Wastewater Plant Not Working Properly

What cased the spill at the new Wastewater Treatment Plant? Photo by Dan Davidson

What cased the spill at the new Wastewater Treatment Plant? Photo by Dan Davidson

By Dan Davidson

A major incident at Dawson’s new Wastewater Treatment Plant has left the town’s administration convinced that the plant is not working properly and that there is no way it will be ready for the City of Dawson to take over its operations and costs this coming August 22.

Norm Carlson, Super. of Public Works, reported that the system malfunctioned on February 2.

“The entire process train plugged up with sludge causing a significant amount of wastewater to flood the degritting room and pour out the doors into the adjacent parking lot,” he wrote in his report to council on February 12.
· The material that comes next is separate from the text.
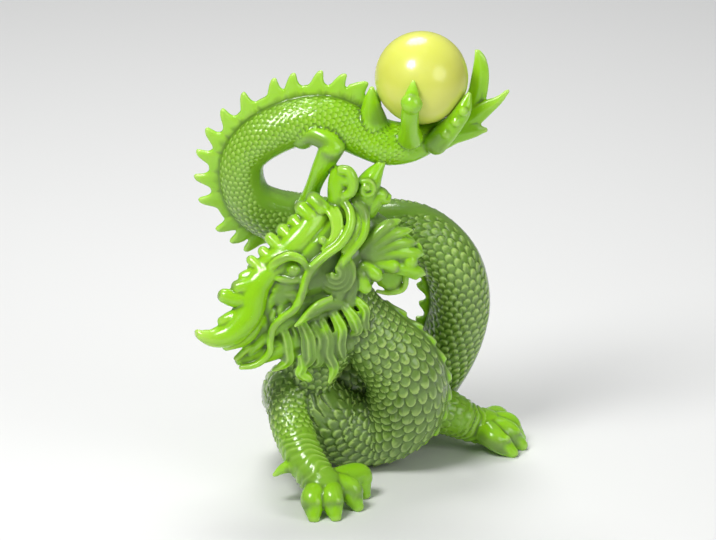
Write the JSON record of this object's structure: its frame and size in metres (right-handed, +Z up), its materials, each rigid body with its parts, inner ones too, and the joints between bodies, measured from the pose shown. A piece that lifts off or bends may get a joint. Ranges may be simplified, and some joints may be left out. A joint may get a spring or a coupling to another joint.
{
  "type": "dragon figurine",
  "caption": "Cast resin dragon, coiled on its feet with its body arched overhead, holding a round ball up in a raised hind claw.",
  "frame": {"origin": "middle of the figurine's box, on the surface it stands on", "axes": "+Z up, +X from the dragon's lip towards its far fore paw, -Y the side that the face and the near paw are on"},
  "size_m": [0.1082, 0.0752, 0.1344],
  "materials": {
    "green_resin": "glossy translucent apple green resin",
    "yellow_ball": "waxy gloss, pale yellow"
  },
  "bodies": {
    "root": {"dragon": "green_resin", "ball": "yellow_ball"}
  },
  "joints": []
}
“This blockage caused the entire sanitary system in Dawson to back up. Public Works responded to the Corix operator’s call for help and together we managed to bring the situation under control.

“While such an incident has the potential to threaten the safety of our drinking wells, the prompt response of our staff maintained the wells’ safety.”

Carlson’s reports over the last several months have constantly stressed that he feels his staff has not been sufficiently trained on the workings of the plant, and he repeated that warning in this report.

Under the memorandum of understanding the plant was to be in operation for a year while Corix trained the locals to run it and determined what the actual operating costs, which have risen substantially since this project was first announced, would be.

Carlson reported that his regular appeals to the territorial government regarding the low level of training and the lack of “qualified and experienced resources (i.e. – Corix personnel) here in Dawson” have not resulted in any improvements in that situation six months into the acceptance testing period.

In Carlson’s opinion, running the plant through the winter, when dilution due to bleeders is at its highest and there is no flow from the many hotels that only operate in the summer, does not give a true picture of how the system should work.

“Passing most of the water licence parameters with weak winter wastewater does not necessarily mean that the plant is operating as intended, or that it will be able to address the increased sewage loading coming with spring. There are many unknowns ahead.”

City manager Jeff Renaud was even more blunt in speaking to council.

“The cause of that incident is still unknown,” he said, “and if we don’t know the cause it’s hard to know the proper correction to put in place at this point.”

The town is in an awkward position in that it holds the water licence involved, but the plant is being run by a third party (Corix) under a contract with the Yukon government. So while the town has to file all the paperwork, it isn’t actually in charge of the plant.

More to the point, Renaud says it doesn’t want to be in charge.

The whole point of the year of third party operation was to facilitate training and to determine actual O&M costs, he stressed.

“The superintendent and I are strongly of the opinion that this is the primary example right now of why the City of Dawson should not be taking over this plant in August.

“Our memorandum of agreement said that we would get one year or operations (which) does not mean one year of trying to figure out how to make it work, but one year of actually working.”

He advised council that it needs to tell the Minster of Highways and the Minister of Public Works that the plant is not ready to be transferred to the City of Dawson.

“At this point in time we don’t know that it works or what the operating costs are.”
Renaud has been taking the administrative route to try and resolve some of these issues, but he advised council that it was time for political discussions as well.

Council members were quick to commend the public works department for its prompt response.

Mayor Potoroka was particularly concerned that when the incident occurred, “the operator, the person who was supposed to know how to deal with the situation, didn’t know.”

While it was great that the public works department was able to respond and assist he wanted to get assurances that “when there is troubleshooting to be done there is actuallysome idea of what that looks like.

“When you have sewage spilling out your back door, that’s a major failure of your system.”